El día que entendí a mi padre
Por Javier Arias
Uno a veces no entiende a sus padres, pero el tiempo es sabio y va acomodando los tantos, sólo hay que saber esperar y mirar. Hace muchos años, como todo el mundo, yo era chico. Jugaba al rugby y tenía un padre que me acompañaba hasta cualquier lado para verme jugar. Y los partidos, naturalmente, no se suspendían ni por frío ni por lluvia. Un día, en medio de un diluvio y un frío que recantaba los huesos, mi viejo, desde la raya de cal me vio allá atrás, congelado y quieto; eran otros tiempos y otro tipo de juego, el fullback raras veces participaba del juego ofensivo, y la verdad, esa mañana yo tampoco estaba muy vivaz que digamos. Tiritando y con los labios azules miraba el partido, y mi viejo, olvidándose de las reglas y los silbatos, me sacó de la cancha sin importarle mucho lo que pensara mi ocasional y dictatorial entrenador, y me puso debajo de la ducha caliente para que recuperara de a poco los colores naturales.
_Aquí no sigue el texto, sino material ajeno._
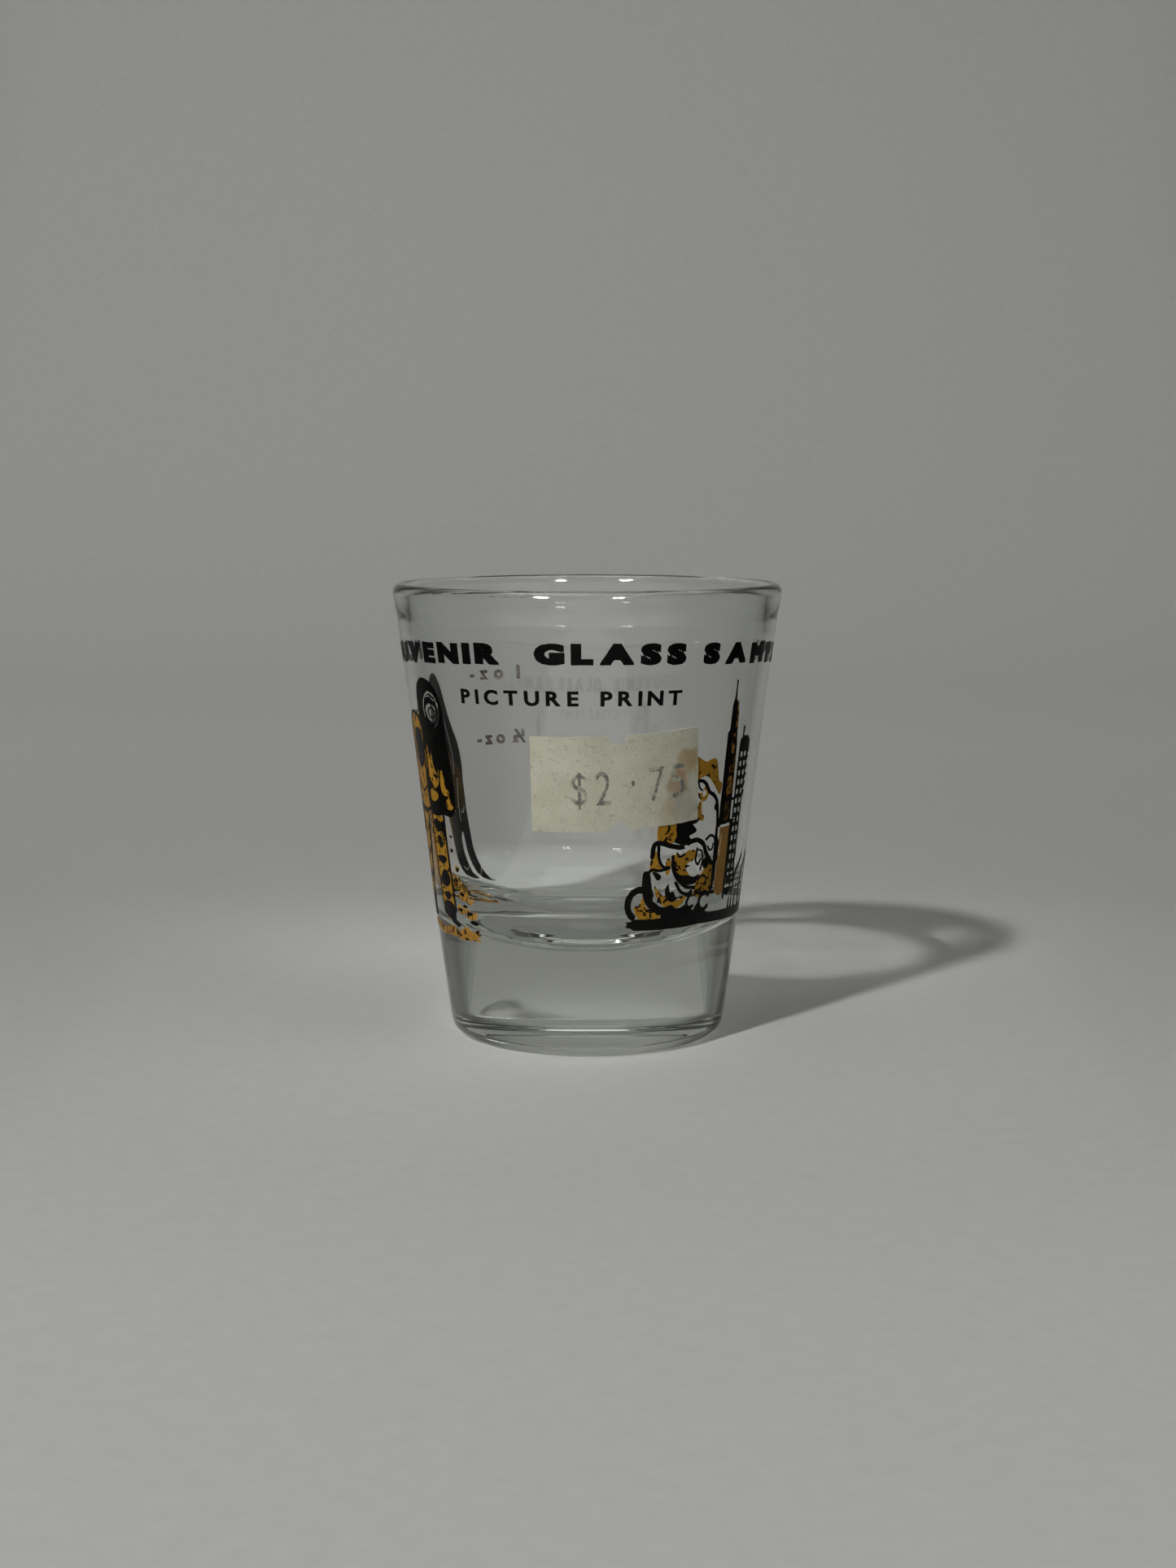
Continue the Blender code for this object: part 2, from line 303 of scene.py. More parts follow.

Este fin de semana comencé a entender a mi viejo. Francisco, mi pequeño timonel, tuvo su bautismo de agua saliendo por primera vez solo piloteando esas cascaritas de nuez que son los optimist. Pero no lo hizo acá, en nuestro lago que se cree océano, lo hizo allá abajo, en Rada Tilly, en mar abierto, con un viento que volaba las gorras y hacía correr carreras a la arena golpeándonos los tobillos con violencia.
Lanzaron los veleritos a la rompiente y él salió de guapo, encaró primero los botes que se hicieron a las olas, primereó a todos y se quedó con uno y así se fue, mirando el horizonte, solito, ese bichito que abrazo a la noche y todavía, testarudo padre, le doy la mano para cruzar la calle.
En apenas minutos era casi un punto sobre el agua, sorteando las boyas, virando y cazando, desafiando a Eolo y a Poseidón juntos, irreverente púber con una mano en el timón y otra en las escotas. Un remolino de pelo, de ojos atentos y mirada seria, queriendo tragarse el mundo con su barquito de juguete.
Desde la costa lo miraba, allá iba él cabalgando a lomo de sal. Y de repente no estuvo más, un golpe de viento, un cambio de banda y desapareció de mi vista. Mi corazón de ignorante, de tipo de tierra firme, dio un vuelco, como el barquito de Fran. Después, mucho después, cuando volvió a mi lado me preguntaría ilusionado si había visto cómo había tumbado…
Sí, te vi. Vi como en un segundo desaparecías bajo el agua, cómo tu cascarita se daba vuelta y la vela se escondía en el mar. Quise buscarte a través del lente de la cámara, pero el pulso se hizo esquivo y no me respondió para enfocar el objetivo y encontrarte haciendo esa maniobra de la que te ufanás y con la que volviste a poner todo en orden, para subirte de nuevo y seguir navegando. Fueron horas, días, años de agonía, aunque perjuran que fueron sólo minutos, donde no pude llevarte a las duchas, porque estabas demasiado lejos para alcanzarte, pero sí, pude verte.
Y así entendí a mi viejo, y también entendí a mi hijo, tiene apenas nueve años, pero ya puede navegar solo, pero, sabés, soy terco, un padre terco, igual voy a seguir dándote la mano para cruzar la calle.